Why is it good to remember the passionate love of Christ for us? Is it so we will feel bad for putting him through such pain? Or is it some kind of ploy for using guilt as a tool to manipulate our obedience?
Not at all. We remember Jesus’ passion because, although carried out by evil men with evil intent, it was God’s means of executing Death and birthing Life.
Disclaimer: For the squeamish, this post contains more than you wanted to know about childbirth.
While I don’t remember much—make that anything—about my own birth, the births of my three children are still vivid to me. Especially the first one.
After forty-one weeks of heartburn and swollen ankles, I woke up just in time to keep the gush of water from soaking our bed. “Honey! It’s time!!” We stumbled to the car, grabbing my bag, his snacks, some towels, and the car keys.
My husband didn’t take off the parking brake until we were halfway down the street.
At first the pains were bearable. Not so bad after all, I thought. That’s because nothing was actually happening. Eight hours later the doctor decided I needed some help.
Once the Pitocin established a steady drip, I was suddenly punched by a contraction that built into a massive wave of pain, then crested into a moment of relief, only to be overtaken by the next one, building bigger and faster. The rest of the day was a blur of gasping, panting, groaning.
I was submerged in the pain.
Many people had tried to prepare me for this day, but the only words I remembered were these: It hurts. But it accomplishes something. That’s why they call it labor. Labor pain with a purpose.
It hurts. But it accomplishes something. That’s why they call it labor. Labor is pain with a purpose.
The final stage was the hardest work. Everything in me pushed. With a final cry Rachel was born.
Remembering His Passionate Love
Why would I bore you with these personal details?
This past week in our study of Mark 15, we’ve been remembering Jesus’ death for us. Each scene in this chapter brought specific details into focus. We relived the moment of his condemnation. The fact of his rejection. The specifics of his suffering. The reality of his anguish.
We heard his cry of dereliction, “My God, my God, why have you forsaken me (Mark 15:34c)?” It pierced our hearts with pain, as we remembered our own forsaken moments. We shook our heads, as every unanswered why of our own lives floated before us.

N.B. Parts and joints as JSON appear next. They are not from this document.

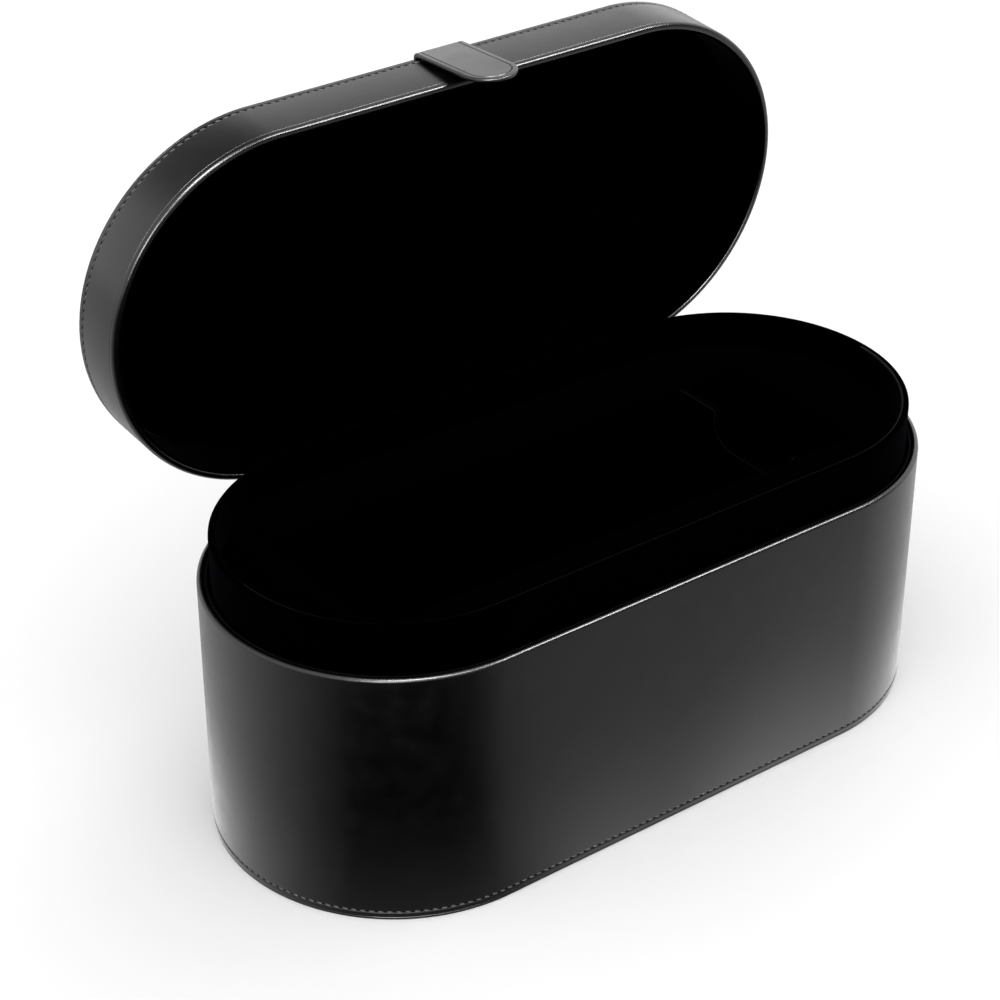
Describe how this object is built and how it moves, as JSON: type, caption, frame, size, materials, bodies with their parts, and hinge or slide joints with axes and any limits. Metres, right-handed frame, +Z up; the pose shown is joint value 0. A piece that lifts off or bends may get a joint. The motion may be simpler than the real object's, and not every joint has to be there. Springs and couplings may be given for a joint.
{
  "type": "hinged storage case",
  "caption": "Oblong leather-covered storage case with a hinged lid, a velvet collar, a fitted insert with wells and a magnetic clasp tab, standing open.",
  "frame": {"origin": "middle of the face the case stands on", "axes": "+Z up, +X along the case's length, -Y towards the side with the clasp; the lid hinges along the +Y side and is stored standing open"},
  "size_m": [0.38, 0.2075, 0.3222],
  "materials": {
    "case_leather": "smooth satin black leather with a very fine pebble grain",
    "edge_leather": "turned and polished black leather edge, slightly glossier than the panels",
    "velvet": "short-pile black velvet with a faint cool nap sheen",
    "board": "dense grey-black bookbinder's board",
    "steel": "plain zinc-plated steel disc",
    "magnet": "nickel-plated magnet disc",
    "thread": "twisted black sewing thread, waxed"
  },
  "bodies": {
    "case_body": {"base_panel": "case_leather", "base_board": "board", "body_skin": "case_leather", "body_wall_board": "board", "strike_plate": "steel", "rim_binding": "edge_leather", "ledge_strip": "velvet", "collar_board": "board", "collar_velvet": "velvet", "floor_pad": "velvet", "insert_deck": "velvet", "deck_velvet": "velvet", "well_wall_front": "velvet", "well_wall_back": "velvet", "well_wall_left": "velvet", "well_wall_right": "velvet", "well_partition": "velvet", "hinge_strip": "case_leather", "hinge_lining": "velvet"},
    "lid": {"lid_skin": "case_leather", "lid_top_panel": "case_leather", "lid_top_board": "board", "lid_wall_board": "board", "lid_mouth_binding": "edge_leather", "lid_skirt_lining": "velvet", "lid_top_lining": "velvet", "clasp_root": "case_leather"},
    "clasp_tab": {"clasp_bend": "case_leather", "clasp_inner_leather": "case_leather", "clasp_core": "board", "clasp_outer_leather": "case_leather", "clasp_magnet": "magnet"}
  },
  "joints": [
    {"name": "lid_hinge", "type": "hinge", "parent": "case_body", "child": "lid", "pos_m": [0, 0.0923, 0.135], "axis": [1, 0, 0], "range_deg": [0, 86.4], "deforming": ["hinge_strip", "hinge_lining"]},
    {"name": "clasp_flex", "type": "hinge", "parent": "lid", "child": "clasp_tab", "pos_m": [0.0037, 0.10823, 0.31706], "axis": [1, 0, 0], "range_deg": [-60, 6], "deforming": ["clasp_bend"]}
  ]
}
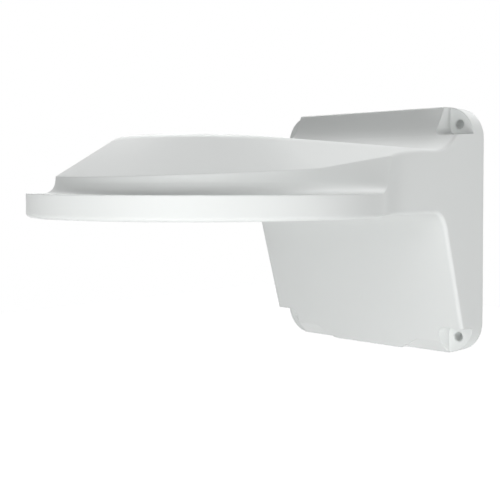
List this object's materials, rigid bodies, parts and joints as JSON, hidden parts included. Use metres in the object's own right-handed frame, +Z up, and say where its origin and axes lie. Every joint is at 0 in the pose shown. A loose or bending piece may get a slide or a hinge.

But then we remembered. Jesus wasn’t emoting his despair, he was quoting Scripture! He wasn’t reciting like some child parroting a Bible verse to earn a sticker, but quoting as the Messiah, fulfilling prophecy. He spoke as David’s heir, suffering in the wilderness before being crowned king. And he spoke as our representative, the True Man suffering with us as well as for us.
Why remember? Why invest time and emotional energy thinking about his sufferings?
Is it to make us feel bad for our sins? See what he had to go through for you. Now don’t you go causing him any more trouble! Don’t you think he’s done enough for you?!
Is it to make us appropriately grateful? Look what it cost him. Look! He was condemned so you could go free, rejected so you could be welcomed, abandoned so you could be embraced. The least you could do is be grateful!
Or is it to see and hear, firsthand, the most passionate love in the universe?
His Labor of Love
Once they placed my first born child in my arms, I forgot everything else. I wasn’t aware that my legs were still trembling and jerking. I wasn’t worried about how to take care of this helpless bundle of human life. Not only that, I hadn’t begun to fret about her tantrums or her grades or her love like. I was transported away from every pain and fear.
I forgot everything but joy.
Jesus prepared his disciples for his passion only a few hours earlier. Right before they departed the upper room, on the way to the Garden with its prayers and arrest, Jesus described himself as a woman in labor. John records his words:
“When a woman is giving birth, she has sorrow because her hour has come, but when she has delivered the baby, she no longer remembers the anguish, for joy that a human being has been born into the world.” John 16:21
“When a woman is giving birth, she has sorrow because her hour has come, but when she has delivered the baby, she no longer remembers the anguish, for the joy that a human being has been born into the world.”
Were these words mean to describe the disciples’ experience? That they would watch with anguish and three days later burst with joy? No. He wasn’t describing their sorrow and joy, he was describing his own. Once again his emotions were being informed by Scripture:
“Out of the anguish of his soul he shall see and be satisfied…” Isaiah 53:11a
The word “anguish,” also translated “travail,” was the word also used for a woman in labor. The word “satisfied” is rich with the meaning of utter joy, nothing missing, complete contentment and happiness.
Passionate Love Forgets the Pain for Joy
Jesus was submerged in pain on the cross. He endured the labor that was required—condemnation, rejection, abandonment—until that final cry (Mark 15:37) when he pushed out his spirit into his Father’s hands. John records it as a cry of triumph, “It is finished” (John 19:30). His labor was over.
That’s when you and I were placed in his arms.
Jesus no longer remembers his suffering because joy has replaced it. But we remember his suffering, because it shows us his love like nothing else.
Let’s keep seeing Jesus suffering God’s judgment for us. Let’s keep hearing the good news of his passionate love for you and me.